The I-49 outer roads will be converted from the current one-way system back to the pre-1980 two-way traffic system between M-150 and Harry S. Truman drive.

I-49 outer roads to be converted back to two-way traffic system by 2023

“The corridor improvements will boost economic development, enhance circulation and promote multi-model transportation.”

By Tyler Schneider

At long last, Grandview residents were offered their first in-person look at the design plans for an upcoming $15-million economic development project centered around converting the I-49 outer roads from the current one-way system back to the pre-1980 two-way traffic system between M-150 and Harry S. Truman drive.

Project manager Tawn Nugent of Trekk Design Group was on-site at the View Community Center for the two-hour session as she and other members of her design team made themselves available to answer questions alongside detailed blueprints of the plans.

Phase I will include the west side outer roads while Phase II includes the east side. Construction on Phase began in June.

“The corridor improvements will boost economic development, enhance circulation and promote multi-model transportation,” Nugent said of the project’s key objectives. Radmacher Brothers Excavating collaborated with Trekk to submit the winning designs for the outer roads conversion

Construction on the west side outer roads will be underway this month and is expected to be completed by December 2021. Work on the east side outer roads will commence in October of this year and are set for a December 2022 completion date. Right of way acquisitions between Main Street and the east road are still ongoing and awaiting final approval from the state, but all other aspects of the design have been given the nod from state and federal officials. 

Grandview municipal leaders worked in close partnership with the Missouri Department of Transportation to make the project a reality. City communications manager Valarie Poindexter penned a detailed history of the project’s origins for the May 2021 issue of the Missouri Municipal Review, in which she listed two “firsts” that the conversion efforts represent. 

“It’s the first time any outer roads have been converted back to two-way traffic (statewide) and it is the transportation organization’s first federally funded, design-build project,” Poindexter noted. 

Motions to formalize any such conversion had been a topic of discussion amongst Grandview residents in some form or another for well over a decade, but it wasn’t until 2012 — when the federal government designated US-71 Highway to Interstate Route I-49 — that such talks were granted an added legitimacy in municipal policy discussions. In February 2013, the city launched an I-49/US-71 Sustainable Redevelopment Corridor Plan to look into the matter in greater detail. 

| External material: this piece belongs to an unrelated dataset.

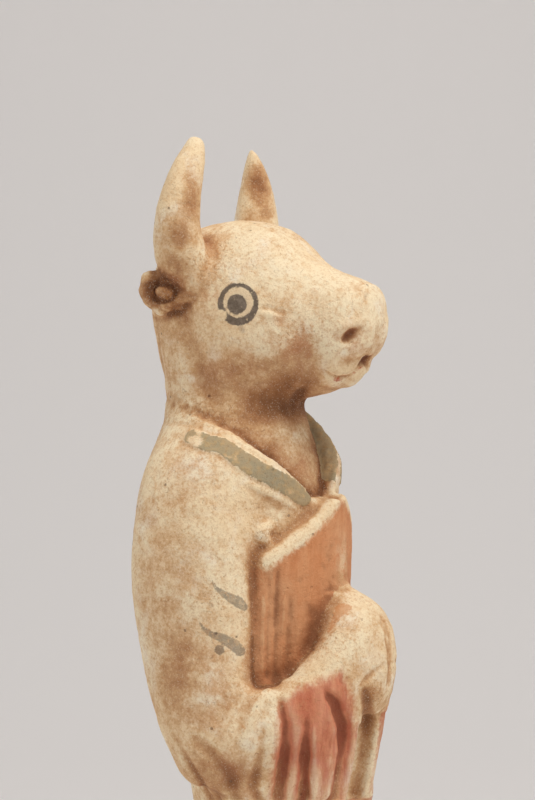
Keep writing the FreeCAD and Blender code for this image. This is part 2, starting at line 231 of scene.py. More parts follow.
def trace(points, step=3.0):
    """The figure points seen at a line of frame positions."""
    p = np.array(points, float)
    seg = np.r_[0, np.cumsum(np.hypot(*np.diff(p, axis=0).T))] if len(p) > 1 else np.array([0.0])
    t = np.linspace(0, seg[-1], max(1, int(seg[-1] / step) + 1)) if len(p) > 1 else np.array([0.0])
    u, v = np.interp(t, seg, p[:, 0]) if len(p) > 1 else p[:, 0], np.interp(t, seg, p[:, 1]) if len(p) > 1 else p[:, 1]
    d = RIGHT * ((u - 267.5) / FPX)[:, None] - UP * ((v - 400) / FPX)[:, None] - TOC
    d /= np.linalg.norm(d, axis=1)[:, None]
    t = np.full(len(d), DIST - 70.0)
    for _ in range(160):
        q = EYE + d * t[:, None]
        t += np.clip(sample(D, q), -2.0, 2.5) * 0.7
    q = EYE + d * t[:, None]
    ok = np.abs(sample(D, q)) < 0.4
    return q[ok]


def flip(p):
    return p * np.array([-1, 1, 1]) if p.shape[1] == 3 else p * np.array([-1, 1, 1, 1])


def line_on(points, r, lift):
    """A chain along frame positions, its centre lifted off the surface by lift."""
    q = trace(points)
    q = q + normal_at(q) * lift
    m = np.isscalar(r)
    rr = np.full(len(q), float(r)) if m else np.interp(np.linspace(0, 1, len(q)), np.linspace(0, 1, len(r)), r)
    return np.c_[q, rr]


def both(c):
    return (c, flip(c))


def carve(c, k=0.8):
    s, T = chain(c, k=0.4, margin=3.0)
    D[s] = smax(D[s], -T, k)


def ridge(c, k=1.5, label=None):
    s, T = chain(c, k=0.4, margin=3.0 + k)
    if label:
        add(s, T, label, k)
    else:
        D[s] = smin(D[s], T, k)


# ------------------------------------------------------------------------------------ main forms
ROBE_ROWS = [
    (3.0, 0, 27.6, 26.1, 23.1, 2.3), (16.0, 0, 26.6, 25.0, 22.0, 2.3), (40.0, 0, 23.8, 21.5, 19.0, 2.3),
    (70.0, 0, 20.8, 18.0, 15.8, 2.3), (100.0, 0, 18.8, 16.2, 13.6, 2.3), (122.0, 0, 18.6, 16.0, 13.4, 2.3),
    (138.0, 0, 21.0, 18.2, 16.5, 2.3), (152.0, 0, 24.0, 21.2, 20.4, 2.3), (170.0, 0, 26.6, 23.4, 24.4, 2.3),
    (188.0, 0, 27.6, 24.2, 26.4, 2.3), (200.0, 0, 27.4, 24.2, 26.6, 2.3), (207.0, 0, 26.6, 24.0, 26.2, 2.3),
    (213.0, 0, 25.0, 23.4, 25.6, 2.25), (219.0, 0, 22.6, 21.8, 24.8, 2.2), (223.0, 0, 20.8, 19.4, 23.6, 2.15),
    (228.0, 0, 19.0, 16.6, 23.2, 2.1), (234.0, 0, 17.6, 14.0, 22.6, 2.1),
]
s_robe, d_robe = up_loft(ROBE_ROWS, cap=3.0, keel=1.75)
add(s_robe, d_robe, ROBE, 0.5)

ARM_ROWS = [
    (130.0, -23.4, 4.0, 6.5, 1.6, 2.2), (133.0, -23.9, 7.0, 10.4, 4.8, 2.2), (140.0, -24.0, 9.6, 13.6, 9.0, 2.3),
    (152.0, -24.0, 10.8, 13.6, 14.2, 2.3), (168.0, -23.8, 11.4, 12.8, 18.2, 2.3), (184.0, -23.6, 11.4, 12.0, 20.8, 2.3),
    (198.0, -22.6, 11.2, 11.0, 20.6, 2.3), (208.0, -20.6, 11.0, 9.6, 19.8, 2.3), (215.0, -17.6, 11.0, 8.4, 18.4, 2.3),
    (220.0, -14.8, 10.0, 6.0, 16.6, 2.2), (224.0, -12.6, 8.0, 3.0, 14.6, 2.2),
]
for side, label in ((1, ARM_R), (-1, ARM_L)):
    s, d = up_loft([(z, side * x, a, f, b, n) for z, x, a, f, b, n in ARM_ROWS], cap=3.0)
    add(s, d, label, 6.0)

# raised skirt front: the robe's own front, thicker inside an outline with a roof-shaped top
PANEL_T = 3.6
PANEL_X, PANEL_SIDE, PANEL_MID = 22.7, 190.8, 207.4
s, x, f, z = window([-27, 4, 140], [27, 31, 212])
t = tuple(slice(s[i].start - s_robe[i].start, s[i].stop - s_robe[i].start) for i in range(3))
slope = math.atan2(PANEL_MID - PANEL_SIDE, PANEL_X)
roof = (z - PANEL_MID + np.abs(x) * math.tan(slope)) * math.cos(slope)
outline = smax(smax(roof, np.abs(x) - PANEL_X, 2.4), 9.0 - f, 0.5)
panel = smax(d_robe[t] - PANEL_T, outline, 1.6)
add(s, panel, PANEL, 1.1)

# the garment ends along an edge round the neck; the neck rises out of it
edge = trace([(172, 404), (190, 413), (205, 420), (229, 432), (244, 441), (262, 452), (280, 464), (293, 475), (304, 486), (310, 497)])
ephi = np.degrees(np.arctan2(edge[:, 1] + 4.0, -edge[:, 0]))
o = np.argsort(ephi)
EDGE_PHI, EDGE_Z = np.r_[-90.0, ephi[o], 90.0], np.r_[edge[o][0, 2] + 1.0, edge[o][:, 2], edge[o][-1, 2] - 1.0]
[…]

Grandview residents view the designs for the I-49 outer roads conversion. Photo credit City of Grandview

A series of community workshops brought residential concerns like bicycle safety to the table as the project gained steam in the years that followed. During that time, the city worked with MoDot to secure a total of $12 million in federal and state grant funding towards the efforts. As part of the deal, the city itself will match $3 million towards the project using municipal funds generated from the transportation sales tax. When the project is completed by the year 2023, Grandview will take on full ownership for the outer roads. 

As the project kicks off this summer, the specifics behind ramp merge and diverge locations along the frontage roads will be evaluated in greater detail, in an effort to minimize weaving from I-49 to development driveways and cross streets along the route.

In conjunction with Grandview’s efforts, MoDOT has also already completed a new set of bridges spanning I-49 that are complete with sidewalks. Additional sidewalks along the outer roads will also be implemented as the project unfolds, though additional details in that area have yet to be finalized.